Foi justamente isso o que a Celulose Irani fez. Antes, a fábrica da empresa tratava seus efluentes com degradação anaeróbica, que emitia metano. Agora, o mecanismo é aeróbico, evitando, assim, emissões. O projeto da Irani, o primeiro MDL de efluentes registrado na ONU em toda a América Latina, tem capacidade para redução de CO2 certificada de aproximadamente 55.553 toneladas por ano entre 2008 e 2029. A Irani também ganhou créditos com sua usina de cogeração, utilizando biomassa na obtenção de energia para uso da fábrica de papel, localizada em Vargem Bonita (SC).

A Suzano optou primeiro pelo mercado voluntário do CCX, do qual faz parte desde 2005, e vende créditos de suas florestas plantadas no sul da Bahia, em Mucuri. “É um negócio muito complexo; precisamos primeiro realizar todo um levantamento do potencial de carbono das florestas plantadas e fizemos um inventário de absorção e emissões”, diz.

Agora, o próximo passo seria estudar, dentro da fábrica, possíveis projetos MDL, pois, apesar de as unidades do grupo serem modernas, Cornacchioni acredita que sempre é possível encontrar melhorias. “Estamos mapeando possibilidades e temos oito projetos em potencial, sendo que alguns deles deverão ser depois registrados como MDL e negociados também em Kyoto, que é muito mais rentável.”

Ele explica que o processo não é simples, pois com fábricas novas o espaço de manobra é bem pequeno. Outra forma de buscar sinergia em um mercado atento às mudanças climáticas é realizar inventário de carbono, o Carbon Footprint (Pegada de Carbono), que já é um diferencial. “Alguns clientes começam a nos pedir isso, pensando na neutralização do carbono, e acreditamos que será uma exigência de todos daqui a alguns anos”, aponta.

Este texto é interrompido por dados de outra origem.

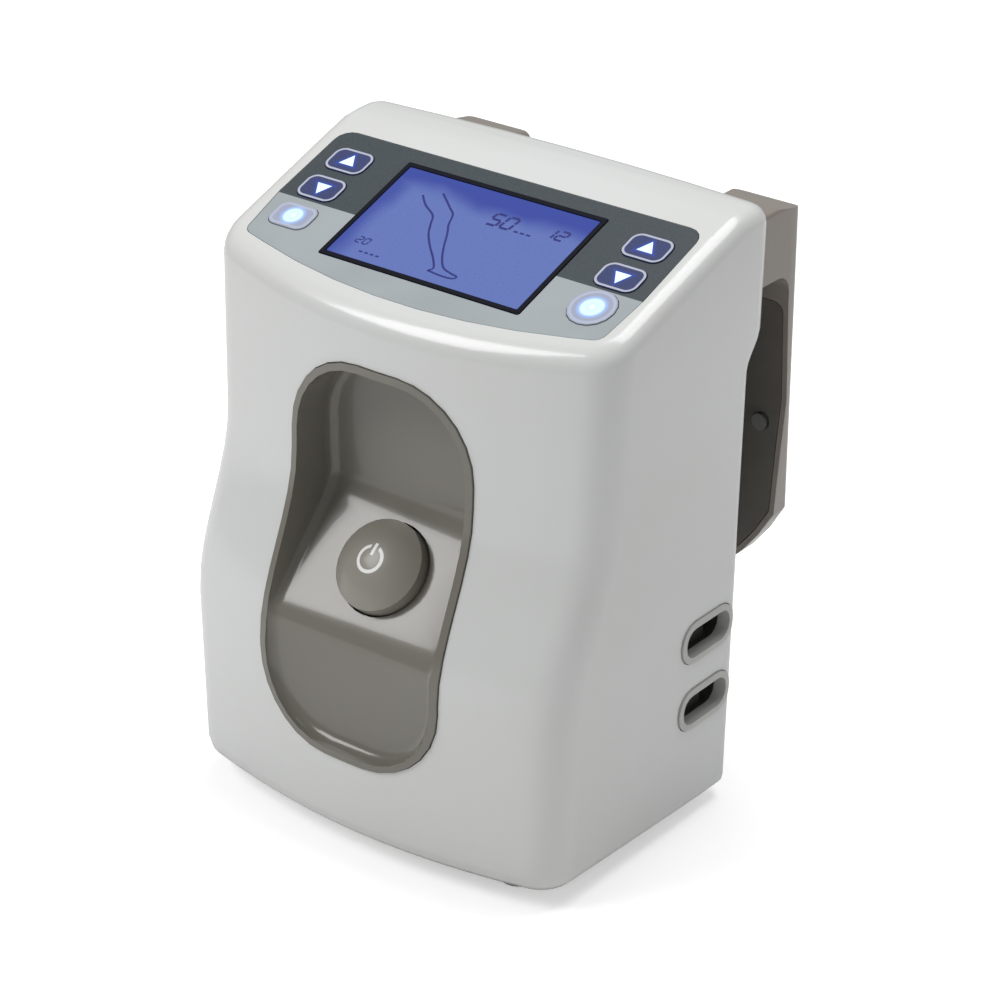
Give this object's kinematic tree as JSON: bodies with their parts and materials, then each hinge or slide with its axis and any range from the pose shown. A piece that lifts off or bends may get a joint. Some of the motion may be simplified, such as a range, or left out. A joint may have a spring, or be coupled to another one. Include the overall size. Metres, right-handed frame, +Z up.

Para o executivo da Suzano, a venda de créditos de carbono é como um “chantilly sobre o morango”. A base mais importante, segundo ele, consiste em conhecer profundamente seu processo de produção (o quanto emite e absorve) e, depois, ver as oportunidades de MDL. “Quando existe a possibilidade de venda de créditos e de se fazer dinheiro com isso, fica ainda melhor, como com o chantilly”, compara.